Of course that goes, too, for smaller companies making big jumps in the ranks [for some examples, see table, “Patent Performers on the Move”], some of which might be emerging stars, while others might be merely padding their patent portfolios as a public relations exercise. To take the numbers at face value, however, and to judge from the fields in which the companies are shifting position most radically and frequently, computing, semiconductors, and telecommunications appear to be among the most dynamic areas in what the patent world broadly calls information technology (IT). Presumably, some chip and telecom companies are being truly innovative, while others may be acquiring patents mainly to defend themselves against possible litigation and position themselves to bargain effectively in cross-licensing arrangements.

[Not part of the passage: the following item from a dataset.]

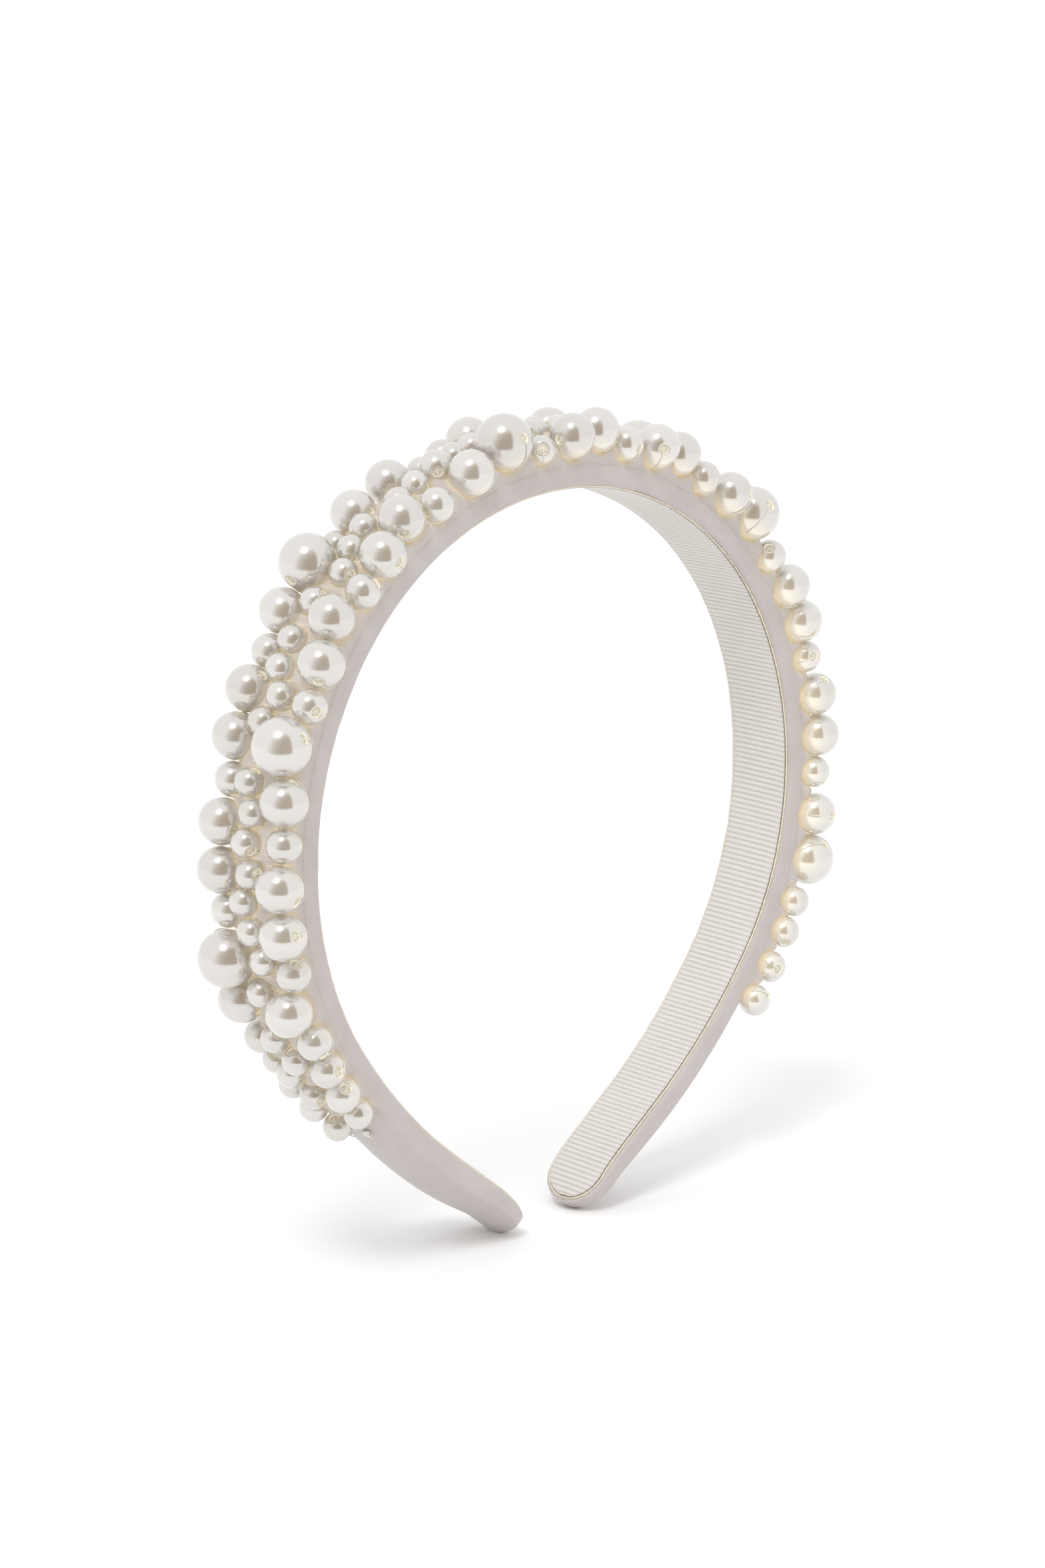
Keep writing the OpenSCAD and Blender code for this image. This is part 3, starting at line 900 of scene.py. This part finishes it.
def make_plain(name, colour, second, scale, grain, depth, **sockets):
    """A plain finish with colour drift and a fine grain."""
    finish = Finish(name, **sockets)
    place_in = finish.object_place()
    drift = finish.group(COLOUR_DRIFT, Coordinate=place_in, Scale=scale, Amount=0.8,
                         Colour=colour, Second_Colour=second)
    finish.feed(drift.outputs["Colour"], "Base Color")
    finish.bump(add_noise(finish.tree, place_in, grain, 4.0), depth * MM, 0.7)
    return finish.material


SATIN = make_satin()
GROSGRAIN = make_grosgrain()
PEARL = make_pearl()
GLUE = make_plain("dried_glue", (0.76, 0.67, 0.50, 1), (0.82, 0.75, 0.61, 1), 260.0, 900.0, 0.03,
                  Roughness=0.35, Coat_Weight=0.3)
FOAM = make_plain("white_foam", (0.86, 0.84, 0.76, 1), (0.92, 0.90, 0.84, 1), 200.0, 2500.0, 0.15,
                  Roughness=0.9)
NYLON = make_plain("clear_nylon", (0.72, 0.70, 0.61, 1), (0.80, 0.78, 0.71, 1), 300.0, 900.0, 0.01,
                   Roughness=0.2, IOR=1.53, Coat_Weight=0.3)
PLASTIC = make_plain("white_plastic", (0.84, 0.83, 0.78, 1), (0.88, 0.87, 0.83, 1), 150.0, 1500.0, 0.02,
                     Roughness=0.4)


def dress(piece, material):
    piece.data.materials.clear()
    piece.data.materials.append(material)


# ---------------------------------------------------------------- camera
def camera_axes(azimuth, elevation):
    """Right, up and back unit vectors of a camera at that azimuth and elevation, in degrees."""
    a, e = math.radians(azimuth), math.radians(elevation)
    back = Vector((math.sin(a) * math.cos(e), -math.cos(a) * math.cos(e), math.sin(e)))
    right = Vector((math.cos(a), math.sin(a), 0))
    return right, back.cross(right), back


VIEW_AZIMUTH, VIEW_ELEVATION = -47.36, 11.86  # degrees, from the middle of the headband
VIEW_DISTANCE = 0.6197
AIM_AZIMUTH, AIM_ELEVATION, ROLL = 0.344, -0.976, 0.954  # how the camera is turned from its target
TARGET_BELOW_TOP = 0.065
LENS = 78.08


def add_camera():
    """A camera that looks at the front of the left arm and the inside of the right one."""
    roll = math.radians(ROLL)
    centre = Vector((0, 0, TOP_Z * MM - TARGET_BELOW_TOP))
    back = camera_axes(VIEW_AZIMUTH, VIEW_ELEVATION)[2]
    right, up, aim = camera_axes(VIEW_AZIMUTH + AIM_AZIMUTH, VIEW_ELEVATION + AIM_ELEVATION)
    rolled_right = right * math.cos(roll) + up * math.sin(roll)
    rolled_up = up * math.cos(roll) - right * math.sin(roll)
    data = bpy.data.cameras.new("camera")
    data.sensor_width = 36
    data.lens = LENS
    data.clip_start = 0.01
    camera = bpy.data.objects.new("camera", data)
    camera.matrix_world = Matrix.Translation(centre + back * VIEW_DISTANCE) @ Matrix(
        (rolled_right, rolled_up, aim)
    ).transposed().to_4x4()
    bpy.context.scene.collection.objects.link(camera)
    bpy.context.scene.camera = camera


add_camera()

# ---------------------------------------------------------------- soft layers and trim
SIDES = (("left", -1), ("right", 1))


def bend_with(piece, side):
    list(bend_ends(side))
    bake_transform(piece)


for side_name, side in SIDES:
    cover = satin_cover(side, f"satin_cover_{side_name}")
    dress(cover, SATIN)
    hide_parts("crown_satin", f"{side_name}_satin")
    bend_with(cover, side)

    ribbon = lining_ribbon(side, f"lining_ribbon_{side_name}")
    dress(ribbon, GROSGRAIN)
    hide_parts("crown_ribbon", f"{side_name}_ribbon")
    bend_with(ribbon, side)

    glue = glue_line(side, f"glue_line_{side_name}")
    dress(glue, GLUE)
    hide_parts("crown_glue_lines", f"{side_name}_glue_lines")
    bend_with(glue, side)

    padding = foam_padding(side, f"foam_padding_{side_name}")
    dress(padding, FOAM)
    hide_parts("crown_padding", f"{side_name}_padding")
    bend_with(padding, side)

# ---------------------------------------------------------------- pearls, thread and core
for zone in ZONES:
    for size in SIZES:
        pearls = pearl_group(zone, size)
        dress(pearls, PEARL)
        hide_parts(f"{zone}_pearls_{size}")
        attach(pearls, BODY_OF[zone])
    thread = sewing_thread(zone)
    dress(thread, NYLON)
    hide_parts(f"{zone}_thread")
    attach(thread, BODY_OF[zone])
    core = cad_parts[f"{zone}_core"]
    core.data.materials.clear()
    core.data.materials.append(PLASTIC)


# ---------------------------------------------------------------- floor and light
ROOM_AZIMUTH = -47  # the side of the room that the dark card stands on
KEY_LIGHT = (-65, 55, 17, 0.85)  # azimuth, elevation and width in degrees, and strength
CARD_DISTANCE = 0.30
CARD_LOW, CARD_HIGH, CARD_LEFT, CARD_RIGHT = 0.012, 0.70, -0.38, 0.19
CARD_DARK = (0.26, 0.165, 0.05, 1)
CARD_FADE = (0.42, 1.0)  # where the card starts and stops fading to white
FLOOR_WHITE = (0.925, 0.925, 0.925, 1)


def add_panel(name, centre, towards, width, height):
    """An upright panel that faces a point."""
    mesh = bpy.data.meshes.new(name)
    w, h = width / 2, height / 2
    mesh.from_pydata([(-w, -h, 0), (w, -h, 0), (w, h, 0), (-w, h, 0)], [], [(0, 1, 2, 3)])
    panel = bpy.data.objects.new(name, mesh)
    bpy.context.scene.collection.objects.link(panel)
    panel.location = centre
    panel.rotation_euler = (Vector(towards) - Vector(centre)).to_track_quat("Z", "Y").to_euler()
    return panel


def glow(name):
    """A material that gives off light of its own."""
    material = bpy.data.materials.new(name)
    material.use_nodes = True
    tree = material.node_tree
    tree.nodes.remove(tree.nodes["Principled BSDF"])
    shader = tree.nodes.new("ShaderNodeEmission")
    tree.links.new(shader.outputs[0], tree.nodes["Material Output"].inputs["Surface"])
    return material


def only_in_reflections(thing):
    thing.visible_camera = False
    thing.visible_diffuse = False
    thing.visible_shadow = False
    thing.visible_transmission = False


def add_floor():
    floor = add_panel("floor", (0, 0, 0), (0, 0, 1), 8, 8)
    material = bpy.data.materials.new("white_floor")
    material.use_nodes = True
    shader = material.node_tree.nodes["Principled BSDF"]
    shader.inputs["Base Color"].default_value = FLOOR_WHITE
    shader.inputs["Roughness"].default_value = 0.9
    shader.inputs["Specular IOR Level"].default_value = 0.1
    floor.data.materials.append(material)


def add_world():
    world = bpy.data.worlds.new("white_room")
    world.use_nodes = True
    background = world.node_tree.nodes["Background"]
    background.inputs["Color"].default_value = (1, 1, 1, 1)
    background.inputs["Strength"].default_value = 1.0
    bpy.context.scene.world = world


def add_sun(name, azimuth, elevation, spread, power):
    """A large soft light far away, so that it lights all of the floor evenly."""
    data = bpy.data.lights.new(name, "SUN")
    data.angle = math.radians(spread)
    data.energy = power
    sun = bpy.data.objects.new(name, data)
    bpy.context.scene.collection.objects.link(sun)
    sun.rotation_euler = camera_axes(azimuth, elevation)[2].to_track_quat("Z", "Y").to_euler()


def add_dark_card():
    """The dark part of the room in front, seen only in the pearls' reflections."""
    right, _, back = camera_axes(ROOM_AZIMUTH, 0)
    middle = Vector((0, 0, (CARD_LOW + CARD_HIGH) / 2))
    centre = back * CARD_DISTANCE + right * ((CARD_LEFT + CARD_RIGHT) / 2) + middle
    card = add_panel("dark_card", centre, centre + back, CARD_RIGHT - CARD_LEFT, CARD_HIGH - CARD_LOW)
    material = glow("dark_room")
    tree = material.node_tree
    split = tree.nodes.new("ShaderNodeSeparateXYZ")
    tree.links.new(tree.nodes.new("ShaderNodeTexCoord").outputs["Generated"], split.inputs[0])
    # 0 at the corner low on the right, growing towards the upper left
    across = add_math(tree, "SUBTRACT", 1.0, split.outputs["X"])
    squares = [add_math(tree, "POWER", value, 2.0) for value in (across, split.outputs["Y"])]
    far = add_math(tree, "SQRT", add_math(tree, "ADD", *squares))
    fade = tree.nodes.new("ShaderNodeMapRange")
    fade.interpolation_type = "SMOOTHSTEP"
    fade.inputs["From Min"].default_value, fade.inputs["From Max"].default_value = CARD_FADE
    tree.links.new(far, fade.inputs["Value"])
    colour = add_mix(tree, fade.outputs["Result"], CARD_DARK, (1, 1, 1, 1))
    tree.links.new(colour, tree.nodes["Emission"].inputs["Color"])
    card.data.materials.append(material)
    only_in_reflections(card)


add_floor()
add_world()
add_sun("key_light", *KEY_LIGHT)
add_dark_card()

bpy.context.scene.view_settings.view_transform = "Standard"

IEEE Spectrum's compilation of patent awards and patent impact was prepared by 1790 Analytics, a Haddonfield, N.J., company that specializes in evaluating intellectual property. This is the second year that the firm, which takes its name from the year the first U.S. patent was awarded, has provided its data to us.

The methodology this year is essentially the same as last year's [see “Patent Power,” Spectrum, November 2006 at http://spectrum.ieee.org/nov06/4699]. This year, however, 1790 added a measure to account for self-citation, which produces lower Pipeline Impact ratings for companies whose patents are referenced mainly internally.

Take Boeing as an example, suggests 1790's director of research, Anthony Breitzman: its raw Pipeline Impact value of 0.84 drops to 0.78 when adjusted for self-citation. Largely because of the self-citation penalty, Micron Technology, a semiconductor maker in Boise, Idaho, falls sharply from being last year's overall patent winner and is replaced at the top of the heap by Microsoft.